Saturday 1 August 2015

Booker Longlist: A Little Life

And here I am, tear-stained and exhausted at the end of only the first of this year's Booker Longlist.
A Little Life by Hanya Yanagihara is a novel of brutal beauty and desperate ugliness. Its surfaces are scarred and flawed with trauma: self harming, sexual abuse, betrayal, but peel these away (and that in itself is painful work) and you get to something real and rare: a book rigorously concerned with the deep philosophical questions of love, beauty, goodness.

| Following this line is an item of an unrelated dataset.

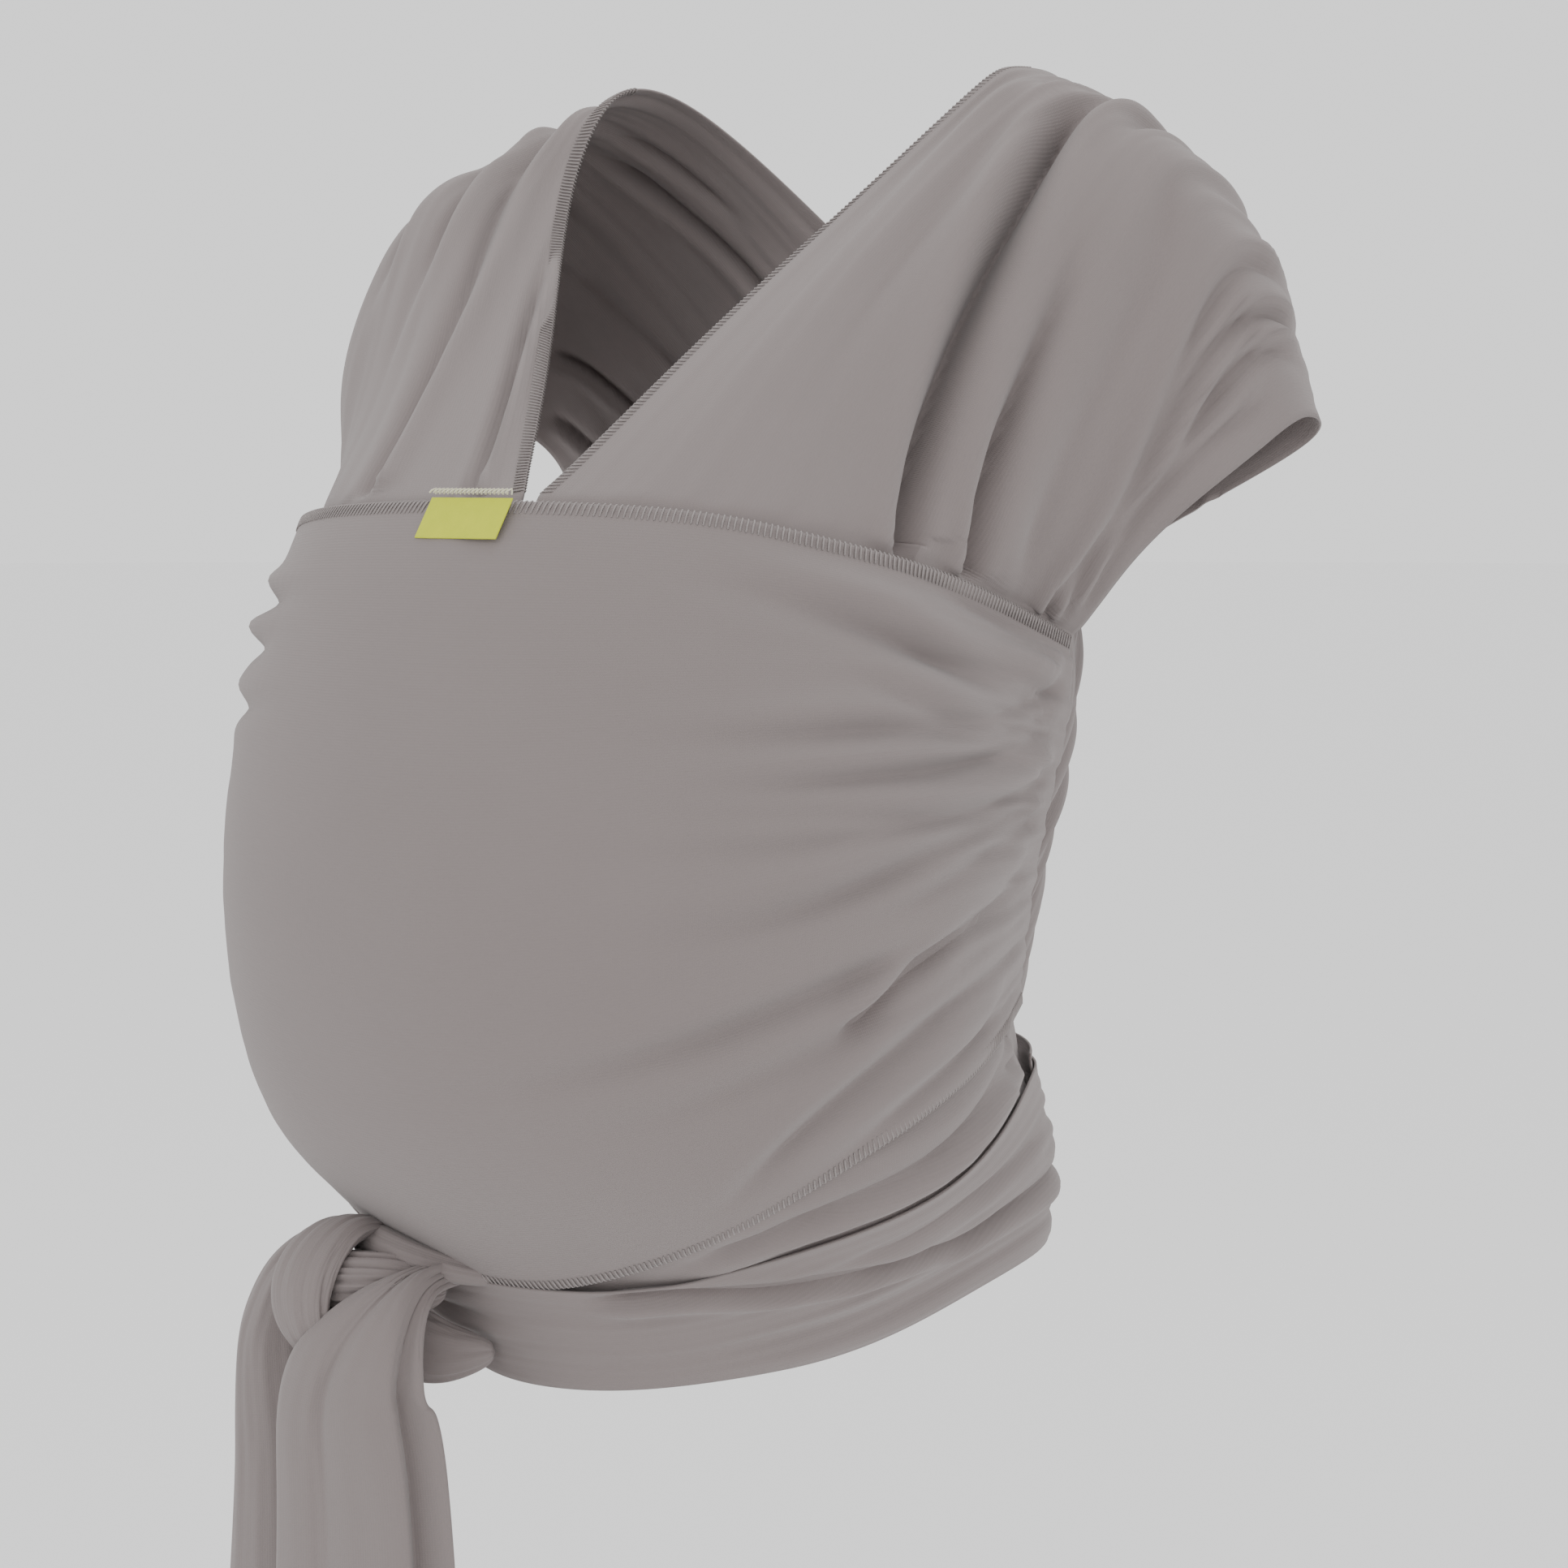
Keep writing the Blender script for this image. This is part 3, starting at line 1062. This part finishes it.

There is much to admire in this novel which assembles and then rubs down the structures of our lives: art, law, commerce, morality, but, perhaps, not a great deal to like. Except that we do like, in spite of their flaws, its characters: the beautiful and the damned, the gifted and the blessed, the sordid and the good. The central relationships between the four friends: Jude, JB, Willem and Malcolm primarily and then around Jude, other clusters of important friendships: Julia, Harold, Andy and Richard, form architectures of light and strength in which to hold the themes of the novel. Excruciatingly and patiently Yanagihara suggests again and again that the world is one which must be endured before it can be loved.
The time structure of the novel is equally elegant, foreclosing the future, bringing forward the past, collapsing time into the eternal present of the traumatised and because Yanagihara pays such close attention to structures, it works. What persists is story: the stories we tell ourselves and each other about who we are. If friendship is to mean anything, Yanagihara insists, it must be candid. Indeed the moral universe that the novel creates is one delicately, painstakingly formed through the flimsy assemblages of human love: friendship, filial, paternal, sexual. At the heart of the novel is the single devastating question: Can we be saved by love? and around the stone of that single question ripple out others, equally tough: do we owe it to those who love us to stay alive? is it possible to love unselfishly? where are we doomed? and where might we be saved? And because these are the central questions the book becomes more than just an account of suffering. It is a deeply spiritual book, as equally concerned with redemption as it is with damnation.
It is a raw deal this book: it's rare for a book to make me cry, and this one did, quite a lot. But it's also a wise book, and a book that unfolds for us great tenderness, incomparable beauty and the certain knowledge that at the end of it you have experienced something true about art, and something true about love.